Turkey’s deputy prime minister, Bekir Bozdag, has condemned the event, claiming it means “Israel does not respect the religion of Islam.”
The Arab League and Organization of Islamic Cooperation have said it is designed to “wipe out the Palestinian identity” of the country. Pro-Palestinian writer Ben White subtitled his story on the subject at Al Jazeera, “a wine and beer festival to be held in a former great mosque is an exemplar of Israeli history.”
Note that the festival is now said be taking place “in” the mosque.
The creation of a permanent protest encampment, the enlisting of the worldwide Islamic community, and threats that the Negev might “ignite” are all part of a muscular chauvinist campaign waged ostensibly on behalf of the Beduin against state institutions and public events in the Negev region.
There has been no outcry by the secular community to defend the festival. Had the protesters been haredi Jews claiming that the festival was taking place on old Jewish graves, there would now be a huge fight to support it. But because the banner is Islam there is a fear that it might “ignite” the people.
Of course this aggressive campaign has many sides to it.

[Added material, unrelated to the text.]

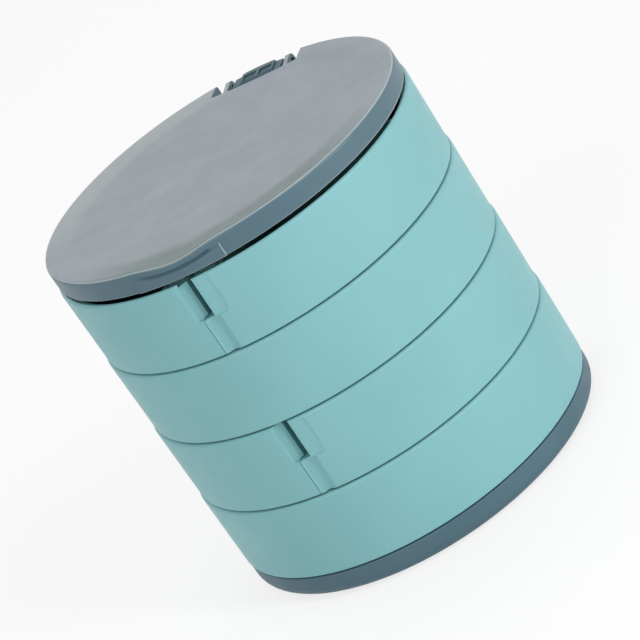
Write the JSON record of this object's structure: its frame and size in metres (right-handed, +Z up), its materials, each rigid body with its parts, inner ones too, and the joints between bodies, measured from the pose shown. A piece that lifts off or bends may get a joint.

I reported on a presentation at a conference at Ben-Gurion University in which a Beduin academic accused me of being a “collaborator” with the state. This type of character assassination and these aggressive protests are part of a growing attempt to uproot Israeli control of the Negev and impose a regime of religious and cultural intolerance, all under the claim that Islamic religious institutions are being defiled and the Palestinian population “wiped out.”
The opposite is apparently true: the mosque has been ordered by the High Court to become an Islamic museum, and the Beduin community, which didn’t worship in the mosque before 1948, is being drawn into a battle through claims that their religion is being trampled.
The campaign of incitement, in which politicians claim the event might spark problems, and then go to the community and to the Islamic world and encourage exaggerations about the event, is a power play to gain votes, political favors and to show off the strength of the Arab- Islamic community.